I attended the Annual Computer Security Applications Conference 2005 (ACSAC) at Tucson, AZ, last week. I was presenting a paper in the tech sessions (more about that in another post). Some of the highlights:

* Dave Wichers of Aspect Security taught a full-day tutorial on web application security. This was the most fun part of the conference for me, because Dave sprinkled the class with hands-on sessions on WebGoat, a set of web applications for courses just like this, with a number of vulnerabilities built in, which students must figure out and “exploit”. At the end, after the end of the class, Dave and a few of us stayed back to take a stab at the WebGoat challenge, a tough series of vulnerabilities in WebGoat, outside of the usual “teaching” vulnerabilities.
* David A. Wheeler gave an invigorating talk on beating the famous “trusting trust” attack first proposed (and seemingly even carried out) by Ken Thompson in his Turing Award lecture. This is particularly pernicious attack, and as David pointed out, by planting backdoors in two compilers (GCC, and the Microsoft C compiler), an attacker could control more than 90% of the world’s computers.
* Lorenzo Cavallaro presented a paper on finding (and fixing) a replay attack vulnerability in one of the TPM’s core authentication protocols.

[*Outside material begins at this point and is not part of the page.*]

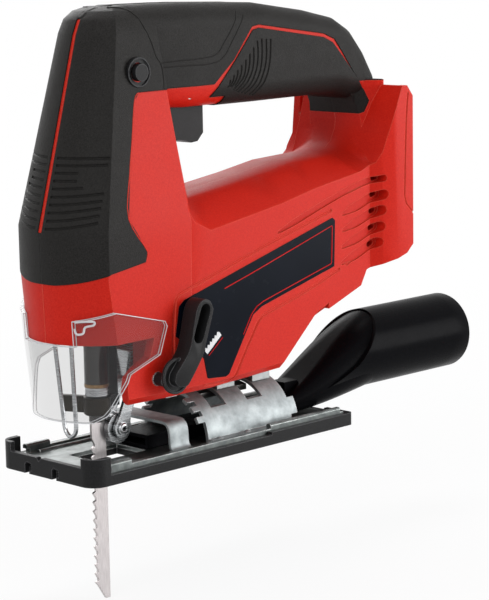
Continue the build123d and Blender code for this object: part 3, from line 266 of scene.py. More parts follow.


# pale corner colours given here: partly wear, partly painted highlight along the edges
red_shell = moulded_plastic("red_shell", (0.50, 0.009, 0.004), (0.61, 0.022, 0.010), 0.42,
                            2.4, wear_and_highlight=(0.80, 0.13, 0.08), specular=0.11)
black_shell = moulded_plastic("black_shell", (0.008, 0.008, 0.008), (0.015, 0.015, 0.016), 0.42,
                              2.0, wear_and_highlight=(0.16, 0.16, 0.165), specular=0.12)
polished_black = moulded_plastic("polished_black", (0.003, 0.003, 0.0035),
                                 (0.005, 0.005, 0.006), 0.26, 0.25, specular=0.015)
soft_grip = soft_rubber("soft_grip")
film = glossy_film("dark_film", (0.0015, 0.003, 0.007), (0.003, 0.005, 0.010))
film_red = glossy_film("film_red", (0.52, 0.008, 0.010), (0.60, 0.014, 0.014))
film_white = glossy_film("film_white", (0.74, 0.74, 0.75), (0.82, 0.82, 0.83))
zinc = sheet_metal("zinc_sheet", (0.20, 0.22, 0.225), (0.40, 0.43, 0.435), 0.60, 0.8)
plate_zinc = sheet_metal("plate_zinc", (0.06, 0.066, 0.065), (0.21, 0.23, 0.225), 0.36, 0.6)
cast = sheet_metal("die_cast", (0.20, 0.21, 0.21), (0.36, 0.37, 0.37), 0.42, 1.2)
bright = turned_steel("bright_steel", (0.30, 0.31, 0.32), (0.56, 0.57, 0.58), 0.24)
dark_steel = turned_steel("dark_steel", (0.06, 0.057, 0.055), (0.13, 0.125, 0.12), 0.36)
collar_steel = turned_steel("collar_steel", (0.014, 0.011, 0.007), (0.032, 0.026, 0.018), 0.40)
blade_steel = turned_steel("blade_steel", (0.40, 0.37, 0.37), (0.64, 0.60, 0.60), 0.34,
                           (14, 0.2, 0.4))
spindle = turned_steel("spindle_steel", (0.03, 0.03, 0.03), (0.12, 0.115, 0.11), 0.22,
                       (0.2, 0.2, 14))
bronze = oiled_bronze("bronze")
clear = clear_plastic("clear_guard", 0.14, (0.085, 0.085, 0.088))
# pale, mostly opaque plastic for the whitish beads on the guard: a painted highlight of its
# bright edges
clear_edge_highlight = clear_plastic("clear_edge_highlight", 0.62, (0.86, 0.87, 0.89))
copper = copper_wire("copper")
board_green = moulded_plastic("board_green", (0.01, 0.08, 0.03), (0.015, 0.12, 0.05), 0.3)
magnet = moulded_plastic("magnet", (0.03, 0.03, 0.034), (0.05, 0.05, 0.055), 0.55, 1.5)

finish_of = {
    red_shell: ["housing_left", "housing_right"],
    soft_grip: ["front_grip_left", "front_grip_right", "rear_pad_left", "rear_pad_right"],
    film: ["label_plate"],
    black_shell: ["overshoe", "trigger", "lock_button", "selector_lever", "switch_body",
                  "terminal_block", "cooling_fan", "release_lever"],
    polished_black: ["dust_duct", "hose_tube"],
    zinc: ["bevel_bracket", "bridge_strap", "motor_can"],
    plate_zinc: ["shoe_plate"],
    cast: ["gearbox_plate", "plunger_guide", "bevel_saddle"],
    bright: ["wire_guard", "fork_pin", "trigger_pin", "trigger_spring", "motor_bearings",
             "gear_axle", "rotor_shaft", "motor_pinion", "drive_gear", "crank_pin",
             "crank_roller", "plunger_rod", "pendulum_fork", "roller_axle", "guide_roller",
             "selector_shaft"],
    dark_steel: ["housing_screws", "bevel_clamp", "bevel_screws", "rotor_core"],
    collar_steel: ["clamp_collar"],
    blade_steel: ["saw_blade"],
    spindle: ["clamp_body"],
    bronze: ["lower_bush", "upper_bush", "clamp_ring", "battery_contacts", "brush_holders"],
    clear: ["clear_guard"],
    copper: ["rotor_windings", "commutator"],
    board_green: ["control_board"],
    magnet: ["field_magnets"],
}
for material, names in finish_of.items():
    for name in names:
        node = frame["nodes"][name]
        node.data.materials.clear()
        node.data.materials.append(material)


# -------------------------------------------------------- helpers for new pieces
SIDES = ((-1, "left"), (1, "right"))


def placed(name, mesh):
    item = bpy.data.objects.new(name, mesh)
    bpy.context.scene.collection.objects.link(item)
    return item


def baked(holder):
    """Plain mesh of an object with its modifiers applied; the object goes."""
    graph = bpy.context.evaluated_depsgraph_get()
    mesh = bpy.data.meshes.new_from_object(holder.evaluated_get(graph), depsgraph=graph)
    bpy.data.objects.remove(holder)
    return mesh


def new_tree(name, inputs):
    """Empty geometry tree with a mesh input, the named inputs and a finish."""
    tree = bpy.data.node_groups.new(name, "GeometryNodeTree")
    tree.interface.new_socket("Geometry", in_out="INPUT", socket_type="NodeSocketGeometry")
    for label, kind, value in [*inputs, ("Finish", "NodeSocketMaterial", None)]:
        socket = tree.interface.new_socket(label, in_out="INPUT", socket_type=kind)
        if value is not None:
            socket.default_value = value
    tree.interface.new_socket("Geometry", in_out="OUTPUT", socket_type="NodeSocketGeometry")
    return tree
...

The lack of formal proofs (or even modeling) of security properties of the TPM makes this a wide open field for research.

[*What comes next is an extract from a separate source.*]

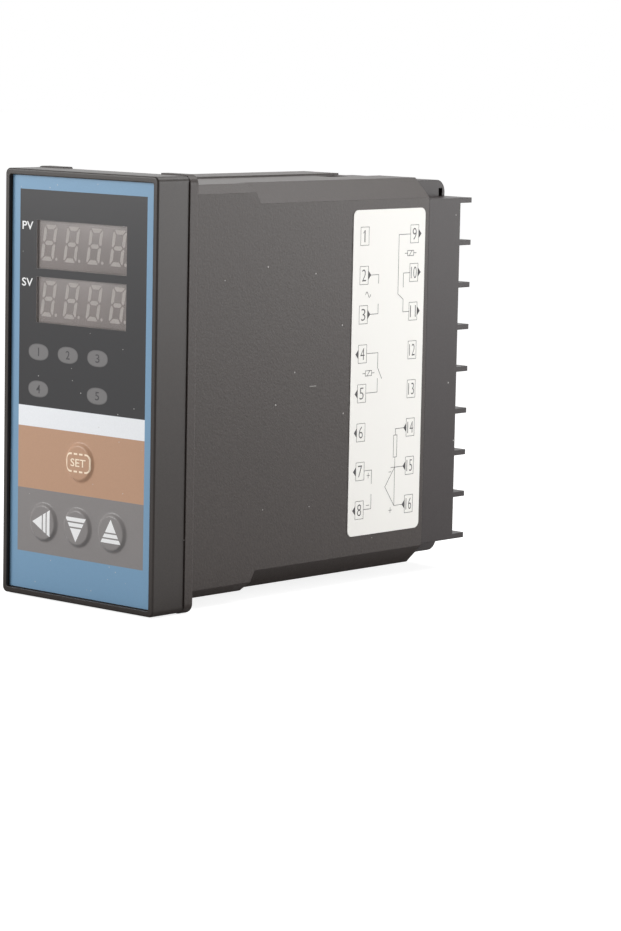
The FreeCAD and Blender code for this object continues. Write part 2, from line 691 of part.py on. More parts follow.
def build_film():
    """Printed membrane in the bezel's well, embossed with a dome over each key."""
    body = new_body("front_film")
    outline = front_sketch(body, "film_outline", "Size.film_recess")
    add_rounded_rectangle(
        outline,
        f"({rim_half_width} - Size.film_gap)",
        f"({rim_half_height} - Size.film_gap)",
        "Size.rim_inner_corner",
    )
    for key_x, key_z in KEY_PLACES.values():
        add_circle(outline, key_x, key_z, "Size.dome_radius")
    pad_back(body, "film_sheet", outline, "Size.film_thickness")
    for name, (key_x, key_z) in KEY_PLACES.items():
        add_dome(body, name, key_x, key_z)


# ---- case ----

def chamfered_outline(half_width, half_height, chamfer):
    """Eight corners of a rectangle whose corners are cut at 45 degrees."""
    short_width = f"({half_width} - {chamfer})"
    short_height = f"({half_height} - {chamfer})"
    return [
        (f"-{short_width}", f"-{half_height}"),
        (short_width, f"-{half_height}"),
        (half_width, f"-{short_height}"),
        (half_width, short_height),
        (short_width, half_height),
        (f"-{short_width}", half_height),
        (f"-{half_width}", short_height),
        (f"-{half_width}", f"-{short_height}"),
    ]


def build_case():
    """Moulded box: flange, full section behind it, long chamfers, bracket channels and board guides."""
    body = new_body("outer_case")
    tube = front_sketch(body, "tube_outline", "Size.bezel_depth")
    add_polygon(tube, chamfered_outline(case_half_width, case_half_height, "Size.case_chamfer"))
    pad_back(body, "tube", tube, f"{case_rear} - Size.bezel_depth")

    side_z = f"({case_half_height} - Size.case_chamfer)"
    slope_start = f"({flange_rear} + Size.shoulder_length)"
    slope_end = f"({slope_start} + Size.shoulder_slope)"
    shoulder = side_sketch(body, "shoulder_profile")
    add_polygon(shoulder, [
        ("Size.bezel_depth", f"-{case_half_height}"),
        (slope_start, f"-{case_half_height}"),
        (slope_end, f"-{side_z}"),
        (slope_end, side_z),
        (slope_start, case_half_height),
        ("Size.bezel_depth", case_half_height),
    ])
    pad(body, "shoulder", shoulder, f"2 * {case_half_width}", symmetric=True)

    half_width = value(case_half_width)
    half_height = value(case_half_height)

    def on_long_corner(edge):
        box = edge.BoundBox
        at_side = abs(abs(box.XMin) - half_width) < SMALL and box.XLength < SMALL
        at_top = abs(abs(box.ZMin) - half_height) < SMALL and box.ZLength < SMALL
        return at_side and at_top

    dress(body, "Chamfer", "shoulder_chamfers", on_long_corner, "Size", "Size.shoulder_chamfer")

    flange_half_width = "(Size.front_width / 2 + Size.flange_lip)"
    flange_half_height = "(Size.front_height / 2 + Size.flange_lip)"
    flange = front_sketch(body, "flange_outline", "Size.bezel_depth")
    add_rounded_rectangle(flange, flange_half_width, flange_half_height, "Size.flange_corner")
    pad_back(body, "flange", flange, "Size.flange_thickness")
    rear_depth = value(flange_rear)
    outer_width = value(flange_half_width)
    outer_height = value(flange_half_height)
    dress(
        body, "Fillet", "flange_rounding",
        lambda edge: lies_at_depth(edge, rear_depth) and reaches(edge, outer_width, outer_height),
        "Radius", "Size.flange_edge",
    )

    notches = front_sketch(body, "notch_outlines", "Size.bezel_depth")
    channels = front_sketch(body, "channel_outlines", flange_rear)
    hooks = front_sketch(body, "hook_outlines", f"{case_rear} - Size.hook_inset - Size.hook_length")
    for level in SIDES:
        channel_floor = f"{level} * ({case_half_height} - Size.channel_depth)"
        add_rectangle(
            notches, "-Size.notch_width / 2", "Size.notch_width / 2",
            f"{level} * ({flange_half_height} - Size.notch_depth)",
            f"{level} * ({flange_half_height} + Size.notch_depth)",
        )
        add_rectangle(
            channels, "-Size.channel_width / 2", "Size.channel_width / 2",
            channel_floor, f"{level} * ({case_half_height} + Size.channel_depth)",
        )
        add_rectangle(
            hooks, "-Size.hook_width / 2", "Size.hook_width / 2",
            f"{level} * ({case_half_height} - Size.channel_depth - Size.hook_depth)",
            f"{level} * ({case_half_height} + Size.channel_depth)",
        )
    pocket(body, "notches", notches, "Size.flange_thickness")
    pocket(body, "bracket_channels", channels, "Size.case_length")
    pocket(body, "hook_pockets", hooks, "Size.hook_length")

    cavity = front_sketch(body, "cavity_outline", "Size.bezel_depth")
    add_polygon(cavity, chamfered_outline(cavity_half_width, cavity_half_height, cavity_chamfer))
    pocket(body, "cavity", cavity, f"{case_inner_rear} - Size.bezel_depth")

    ribs_front = "(Size.bezel_depth + Size.rib_setback)"
    rib_end = f"({board_half_height} - Size.rib_overlap)"
    ribs = front_sketch(body, "rib_outlines", ribs_front)
    slots = front_sketch(body, "board_slot_outlines", case_inner_rear)
    for side in SIDES:
        groove_inner = f"{side} * ({board_inner} - Size.board_guide_gap)"
        groove_outer = f"{side} * ({board_outer} + Size.board_guide_gap)"
        for level in SIDES:
            low = f"{level} * {rib_end}"
            high = f"{level} * ({cavity_half_height} + Size.rib_root)"
            add_rectangle(
                ribs, f"{side} * ({board_inner} - Size.board_guide_gap - Size.rib_thickness)",
                groove_inner, low, high,
            )
            add_rectangle(
                ribs, groove_outer,
                f"{side} * ({board_outer} + Size.board_guide_gap + Size.rib_thickness)", low, high,
            )
        slot_end = f"({tongue_half_height} + Size.board_guide_gap)"
        add_rectangle(slots, groove_inner, groove_outer, f"-{slot_end}", slot_end)
    pad_back(body, "board_guides", ribs, f"{case_inner_rear} - {ribs_front}")
    pocket(body, "board_slots", slots, "Size.rear_wall")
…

* The New Security Paradigms Workshop panel: Four authors from this year’s workshop were selected to be on the panel. Julie Thorpe talked about their authentication scheme called passthoughts. It is exactly what it sounds like — authenticating users by their thoughts. Users are rigged with a brainwave recorder (EEG?) and shown a series of pictures at random, one of which is their “chosen” picture, and when they see that, there’s a noticeable change in their brainwaves. The major bottleneck in the approach right now is the technology for recording brainwaves. This could be the “perfect” authentication scheme — no shoulder surfing, and no forgetting passwords. It’s a little sci-fi too!
* Also on the NSPW panel: Richard Ford lamented the dire situation of proliferating internet worms and viruses, and proposed a provocative scheme to battle it. He noted that after the Slammer outbreak, there was a marked drop in worm infections for a while because everyone was scared into patching their systems. So why not purposely release a (not too harmful) worm from time to time to whip people into hardening their systems? Looking to natural systems for an analogy, he compared this to a controlled forest fire. This sparked much discussion — what are the ethics behind this? How do you construct such worms? What gives any one agency/person the right to do this? But then one of the goals of this was to get people talking about the problem in creative ways.

Overall, ACSAC is a unique conference because it serves as a great middle ground where both academia and industry come together to talk about security. That makes it forward-looking, and yet grounded in very real, current problems.